» PROBLEM TO SOLVE
Give only the number of lines below that contain the word "this".

-- START --

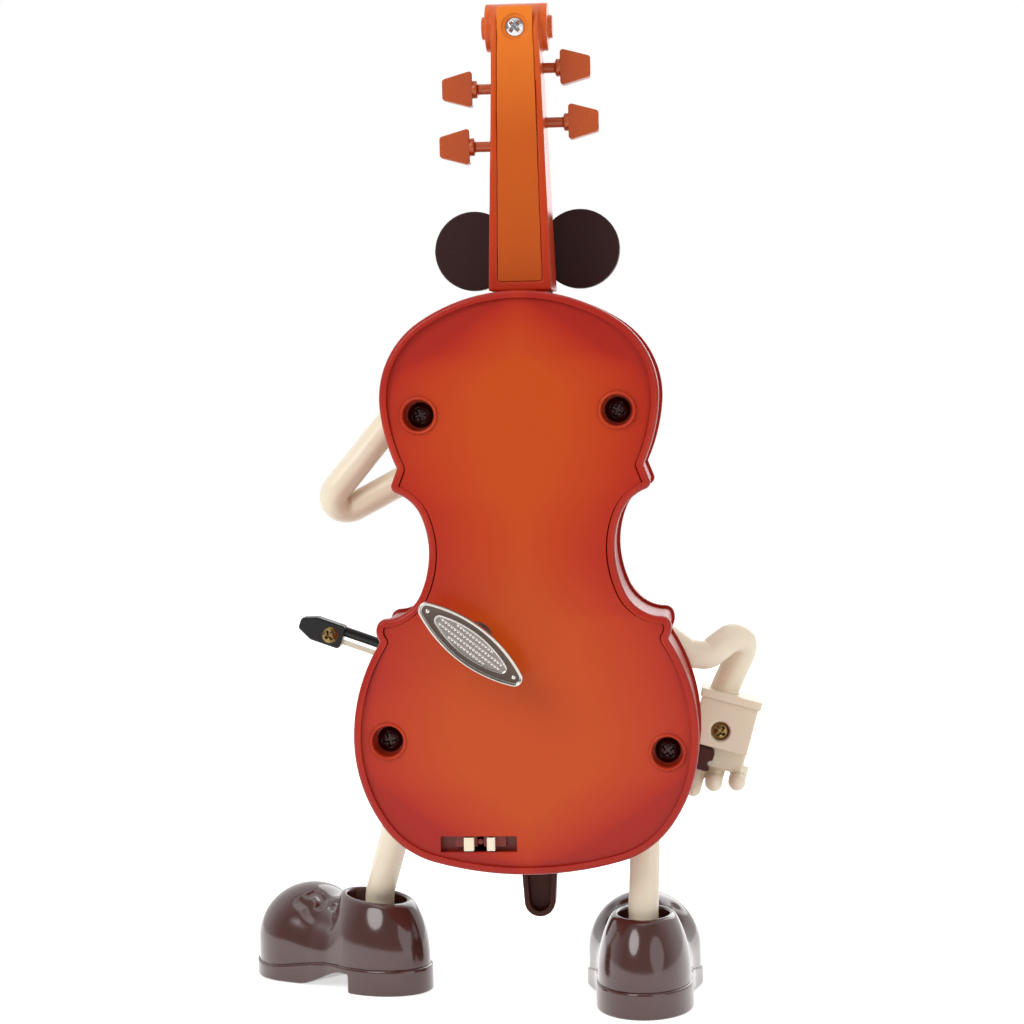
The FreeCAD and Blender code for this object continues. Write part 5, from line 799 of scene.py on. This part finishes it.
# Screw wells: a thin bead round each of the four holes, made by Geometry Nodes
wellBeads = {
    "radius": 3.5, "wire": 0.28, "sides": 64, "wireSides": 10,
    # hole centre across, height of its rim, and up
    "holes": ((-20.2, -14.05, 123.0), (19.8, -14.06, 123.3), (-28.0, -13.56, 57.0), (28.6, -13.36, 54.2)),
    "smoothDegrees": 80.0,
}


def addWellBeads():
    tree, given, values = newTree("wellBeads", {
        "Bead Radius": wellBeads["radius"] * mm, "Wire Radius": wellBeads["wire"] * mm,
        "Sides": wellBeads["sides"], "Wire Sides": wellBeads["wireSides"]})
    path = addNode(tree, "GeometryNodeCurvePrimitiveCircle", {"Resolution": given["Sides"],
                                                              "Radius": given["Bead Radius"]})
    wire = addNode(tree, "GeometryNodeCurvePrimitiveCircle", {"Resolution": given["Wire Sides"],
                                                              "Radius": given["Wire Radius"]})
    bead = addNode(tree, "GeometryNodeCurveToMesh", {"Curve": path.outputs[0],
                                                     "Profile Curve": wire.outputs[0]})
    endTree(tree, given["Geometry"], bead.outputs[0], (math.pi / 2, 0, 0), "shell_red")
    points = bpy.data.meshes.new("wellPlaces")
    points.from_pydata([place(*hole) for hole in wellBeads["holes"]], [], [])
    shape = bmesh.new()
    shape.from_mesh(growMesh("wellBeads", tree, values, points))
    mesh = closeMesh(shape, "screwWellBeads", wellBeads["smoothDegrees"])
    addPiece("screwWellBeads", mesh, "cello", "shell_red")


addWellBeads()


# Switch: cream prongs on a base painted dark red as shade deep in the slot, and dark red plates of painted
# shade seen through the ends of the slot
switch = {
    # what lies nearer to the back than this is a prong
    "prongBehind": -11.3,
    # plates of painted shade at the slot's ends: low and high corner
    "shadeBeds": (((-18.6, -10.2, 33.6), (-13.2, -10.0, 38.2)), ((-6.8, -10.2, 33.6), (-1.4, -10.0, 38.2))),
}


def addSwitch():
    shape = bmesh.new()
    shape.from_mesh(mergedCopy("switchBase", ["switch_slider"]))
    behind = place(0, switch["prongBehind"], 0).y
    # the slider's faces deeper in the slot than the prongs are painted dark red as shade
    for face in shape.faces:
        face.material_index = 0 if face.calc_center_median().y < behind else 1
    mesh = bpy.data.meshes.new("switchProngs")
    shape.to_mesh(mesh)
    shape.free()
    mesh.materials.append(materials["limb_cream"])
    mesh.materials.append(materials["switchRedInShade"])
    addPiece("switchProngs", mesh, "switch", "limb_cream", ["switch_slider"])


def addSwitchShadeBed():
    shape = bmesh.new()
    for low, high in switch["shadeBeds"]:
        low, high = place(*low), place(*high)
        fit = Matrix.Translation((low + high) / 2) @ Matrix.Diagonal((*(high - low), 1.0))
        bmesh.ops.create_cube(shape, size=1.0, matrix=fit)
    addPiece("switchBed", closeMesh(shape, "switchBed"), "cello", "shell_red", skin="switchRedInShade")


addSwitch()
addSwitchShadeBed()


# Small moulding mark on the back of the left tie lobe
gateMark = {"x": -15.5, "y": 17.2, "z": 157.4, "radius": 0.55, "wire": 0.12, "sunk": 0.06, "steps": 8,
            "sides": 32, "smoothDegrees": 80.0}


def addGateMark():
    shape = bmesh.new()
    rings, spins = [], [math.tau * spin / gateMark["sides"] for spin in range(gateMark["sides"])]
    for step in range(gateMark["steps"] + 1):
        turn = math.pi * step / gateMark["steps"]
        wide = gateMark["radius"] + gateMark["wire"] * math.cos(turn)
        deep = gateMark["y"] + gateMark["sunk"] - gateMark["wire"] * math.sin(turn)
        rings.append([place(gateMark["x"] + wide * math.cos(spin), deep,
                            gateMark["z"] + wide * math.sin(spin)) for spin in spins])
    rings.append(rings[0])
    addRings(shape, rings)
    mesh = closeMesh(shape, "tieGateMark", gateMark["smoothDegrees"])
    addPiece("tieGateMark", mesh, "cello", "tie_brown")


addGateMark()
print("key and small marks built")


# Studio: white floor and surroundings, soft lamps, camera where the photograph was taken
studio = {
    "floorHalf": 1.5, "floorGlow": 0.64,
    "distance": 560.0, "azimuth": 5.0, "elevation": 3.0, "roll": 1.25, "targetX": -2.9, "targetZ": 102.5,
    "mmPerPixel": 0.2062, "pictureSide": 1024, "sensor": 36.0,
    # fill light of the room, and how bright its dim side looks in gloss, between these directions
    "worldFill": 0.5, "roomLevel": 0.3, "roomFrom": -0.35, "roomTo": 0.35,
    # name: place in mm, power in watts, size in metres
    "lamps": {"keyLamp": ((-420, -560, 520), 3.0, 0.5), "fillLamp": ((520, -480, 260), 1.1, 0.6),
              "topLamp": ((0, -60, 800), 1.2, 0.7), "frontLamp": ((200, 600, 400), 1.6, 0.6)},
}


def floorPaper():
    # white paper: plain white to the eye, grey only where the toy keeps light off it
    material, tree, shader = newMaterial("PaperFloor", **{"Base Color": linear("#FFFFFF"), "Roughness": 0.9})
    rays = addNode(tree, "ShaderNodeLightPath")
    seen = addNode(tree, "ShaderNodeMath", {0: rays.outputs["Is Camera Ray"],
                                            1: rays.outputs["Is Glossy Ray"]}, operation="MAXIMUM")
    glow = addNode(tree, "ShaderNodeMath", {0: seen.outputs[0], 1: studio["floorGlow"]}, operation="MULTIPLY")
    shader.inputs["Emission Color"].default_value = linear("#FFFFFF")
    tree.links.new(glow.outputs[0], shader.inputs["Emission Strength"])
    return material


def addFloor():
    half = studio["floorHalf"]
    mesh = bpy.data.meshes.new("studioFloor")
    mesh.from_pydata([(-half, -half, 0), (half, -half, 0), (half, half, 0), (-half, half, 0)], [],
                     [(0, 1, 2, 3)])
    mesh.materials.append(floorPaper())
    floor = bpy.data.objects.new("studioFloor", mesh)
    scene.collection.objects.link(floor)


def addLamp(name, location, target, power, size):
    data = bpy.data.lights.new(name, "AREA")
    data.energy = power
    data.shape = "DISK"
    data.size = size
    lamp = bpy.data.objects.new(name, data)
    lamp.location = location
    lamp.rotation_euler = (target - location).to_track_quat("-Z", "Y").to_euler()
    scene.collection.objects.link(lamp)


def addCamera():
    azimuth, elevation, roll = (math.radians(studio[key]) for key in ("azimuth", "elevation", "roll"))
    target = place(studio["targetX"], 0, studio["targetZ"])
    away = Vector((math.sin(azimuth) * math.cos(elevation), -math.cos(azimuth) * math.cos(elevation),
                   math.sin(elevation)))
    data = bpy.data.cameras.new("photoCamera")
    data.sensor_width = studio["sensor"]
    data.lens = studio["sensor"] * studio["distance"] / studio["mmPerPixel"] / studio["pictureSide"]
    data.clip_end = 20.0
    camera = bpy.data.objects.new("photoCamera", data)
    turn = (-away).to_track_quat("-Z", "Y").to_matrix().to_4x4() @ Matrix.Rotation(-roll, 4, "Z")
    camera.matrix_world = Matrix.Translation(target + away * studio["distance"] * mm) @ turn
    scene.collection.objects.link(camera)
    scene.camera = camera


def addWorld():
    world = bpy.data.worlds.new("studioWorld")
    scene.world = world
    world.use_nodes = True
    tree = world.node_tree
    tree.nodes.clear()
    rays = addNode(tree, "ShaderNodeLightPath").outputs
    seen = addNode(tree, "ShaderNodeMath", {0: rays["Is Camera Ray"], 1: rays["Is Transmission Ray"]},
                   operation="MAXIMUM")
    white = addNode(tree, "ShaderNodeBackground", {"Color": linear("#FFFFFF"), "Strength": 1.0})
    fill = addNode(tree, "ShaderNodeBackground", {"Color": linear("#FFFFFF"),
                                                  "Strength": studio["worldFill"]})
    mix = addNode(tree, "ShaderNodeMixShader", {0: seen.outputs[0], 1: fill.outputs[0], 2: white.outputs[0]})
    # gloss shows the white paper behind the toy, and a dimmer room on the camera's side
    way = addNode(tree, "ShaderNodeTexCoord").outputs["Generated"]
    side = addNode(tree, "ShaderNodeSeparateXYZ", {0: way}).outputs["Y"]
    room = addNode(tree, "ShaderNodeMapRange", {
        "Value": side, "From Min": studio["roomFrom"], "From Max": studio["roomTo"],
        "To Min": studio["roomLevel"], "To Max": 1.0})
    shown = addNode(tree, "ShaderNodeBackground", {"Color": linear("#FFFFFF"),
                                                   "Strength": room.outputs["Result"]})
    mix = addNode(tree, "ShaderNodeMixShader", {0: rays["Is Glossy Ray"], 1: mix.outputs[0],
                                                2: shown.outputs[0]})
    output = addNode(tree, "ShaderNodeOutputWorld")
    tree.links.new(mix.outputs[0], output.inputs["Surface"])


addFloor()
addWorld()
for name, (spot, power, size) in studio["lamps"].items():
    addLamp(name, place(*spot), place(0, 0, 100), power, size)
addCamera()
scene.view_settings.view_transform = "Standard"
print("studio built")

-- END --

» COMPLETE OUTPUT
2